Quelque adversaire jaloux voulait-il la mort de Pont-Bellenger ? Une dénonciation mystérieuse éveilla-t-elle les soupçons des administrateurs du district de Broons ? Ils avertirent leurs collègues de Loudéac qu’il se passait « du louche » chez Le Gris-Duval : une nuit — c’était celle du 3 août 1795, — Le Gris-Duval, Kerigant et sa femme étant absents, un détachement du 2e bataillon de l’Ain, parti de Loudéac où il cantonnait, parvint à se glisser, sans donner l’éveil, dans les mauvais chemins de la Ville-Hermel.
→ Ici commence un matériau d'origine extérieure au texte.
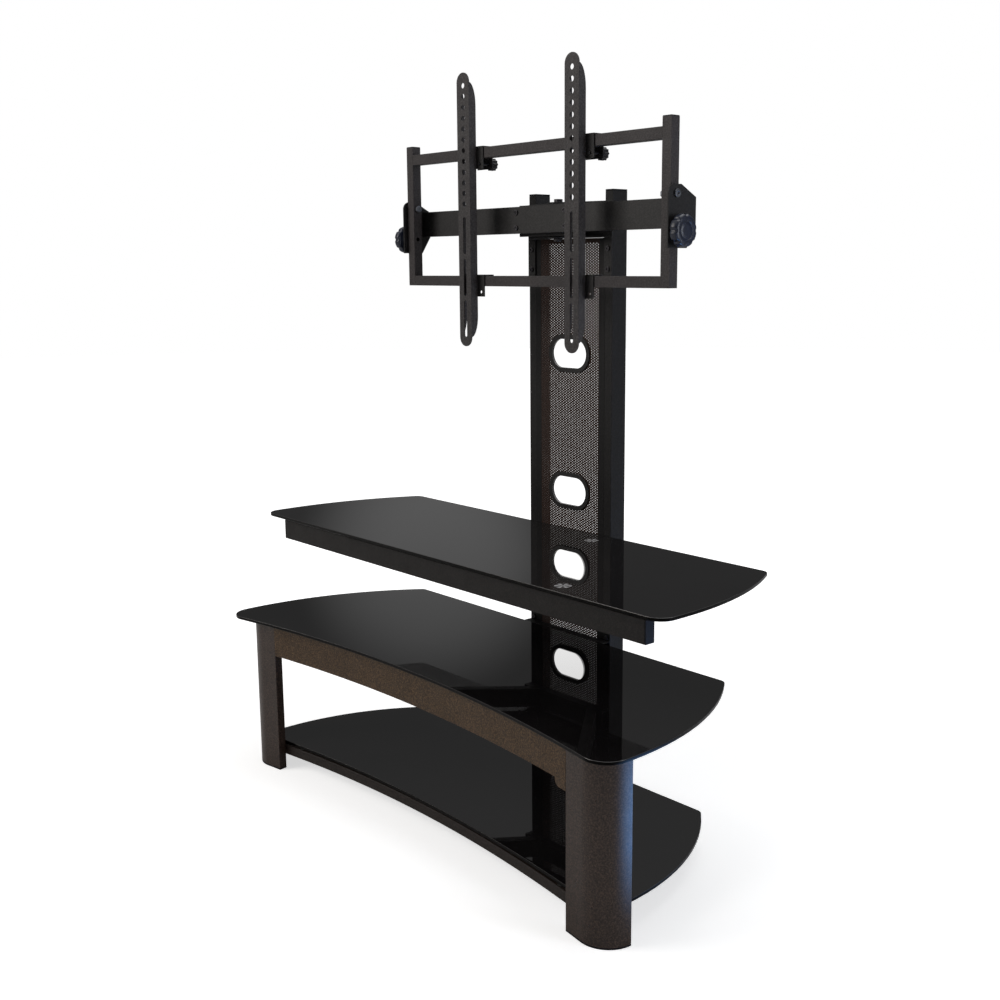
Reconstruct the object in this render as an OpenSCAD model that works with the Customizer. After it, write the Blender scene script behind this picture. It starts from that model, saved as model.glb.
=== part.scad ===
// TV stand: three glass shelves on a curved steel base, a perforated cable column behind them,
// and a swivelling, tilting mount frame with two sliding arms. All sizes are millimetres.
// X runs across the stand, Y to the back and Z up from the floor. The origin is the middle of the footprint.

/* [Glass shelves] */
// Thickness of every glass shelf
glass_t = 6; // [5:0.5:10]
// Height of the top shelf's upper face
top_shelf_z = 531.5; // [480:0.5:600]
// Greatest width of the top shelf
top_shelf_w = 1146; // [1060:1:1300]
// How much narrower the top shelf is along its rear edge than at its widest
top_shelf_taper = 156; // [80:1:260]
// Depth of the top shelf
top_shelf_d = 359; // [345:1:385]
// Distance from the rear edge to the widest place of the top shelf
top_shelf_widest = 305; // [250:1:310]
// Radius of the top shelf's front corners
top_shelf_corner = 30; // [15:1:34]
// Gap between the top shelf's rear edge and the column
top_shelf_gap = 1.5; // [1:0.5:8]
// Radius of the rear corners of all three shelves
rear_corner = 18; // [8:1:24]
// Height of the middle shelf's upper face
mid_shelf_z = 328; // [290:1:380]
// Greatest width of the middle shelf
mid_shelf_w = 1127; // [1110:1:1300]
// How much narrower the middle shelf is along its rear edge than at its widest
mid_shelf_taper = 254; // [160:1:380]
// Depth of the middle shelf at its front corners
mid_shelf_d = 426; // [416:1:450]
// Distance from the rear edge to the widest place of the middle shelf
mid_shelf_widest = 368; // [330:1:374]
// Radius of the middle shelf's front corners
mid_shelf_corner = 42; // [30:1:48]
// How far the middle shelf's front edge is drawn in at the centre
mid_shelf_sag = 51; // [36:1:60]
// Gap between the middle shelf's rear edge and the column
mid_shelf_gap = 38.5; // [30:0.5:45]
// Height of the bottom shelf's upper face
low_shelf_z = 59; // [55:1:80]
// Greatest width of the bottom shelf
low_shelf_w = 1028; // [960:1:1050]
// How much narrower the bottom shelf is along its rear edge than at its widest
low_shelf_taper = 273; // [160:1:380]
// Depth of the bottom shelf at its front corners
low_shelf_d = 386; // [378:1:390]
// Distance from the rear edge to the widest place of the bottom shelf
low_shelf_widest = 340; // [300:1:342]
// Radius of the bottom shelf's front corners
low_shelf_corner = 40; // [25:1:42]
// How far the bottom shelf's front edge is drawn in at the centre
low_shelf_sag = 35; // [25:1:42]
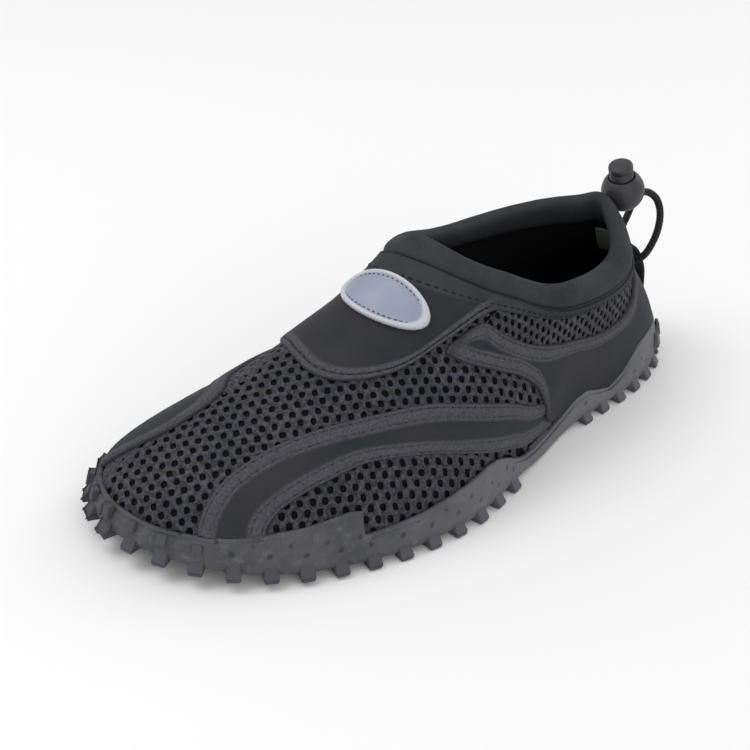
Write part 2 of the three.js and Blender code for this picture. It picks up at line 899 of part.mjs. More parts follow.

Au cri Qui vive ? poussé par les Chouans postés en sentinelles aux abords de Bosseny, les Bleus répondent : — « Bons royalistes et catholiques[3] ! Ils passent ; la maison est cernée ;

  1. Elle épousa plus tard M. Le Coniac de La Pommerais.
  2. Il semble bien que nul contemporain n’eut soupçon du séjour de Pont-Bellenger à Bosseny ; on n’en a eu indirectement la révélation que par un document découvert beaucoup plus tard dans les Archives des Côtes-du-Nord, un brevet délivré au comte Salomon de Lorgeril, brevet signé Vicomte de Pont-Bellenger, commandant en chef l’armée royale et chrétienne, et daté de Bosceny près de Moncontour, le 27 juillet 1795. V. P. Hémon, Le Comte du Trévou, p. 73-74.
  3. Les administrateurs du district de Loudéac à ceux du district de Broons, 18 thermidor, III. Archives des Côtes-du-Nord.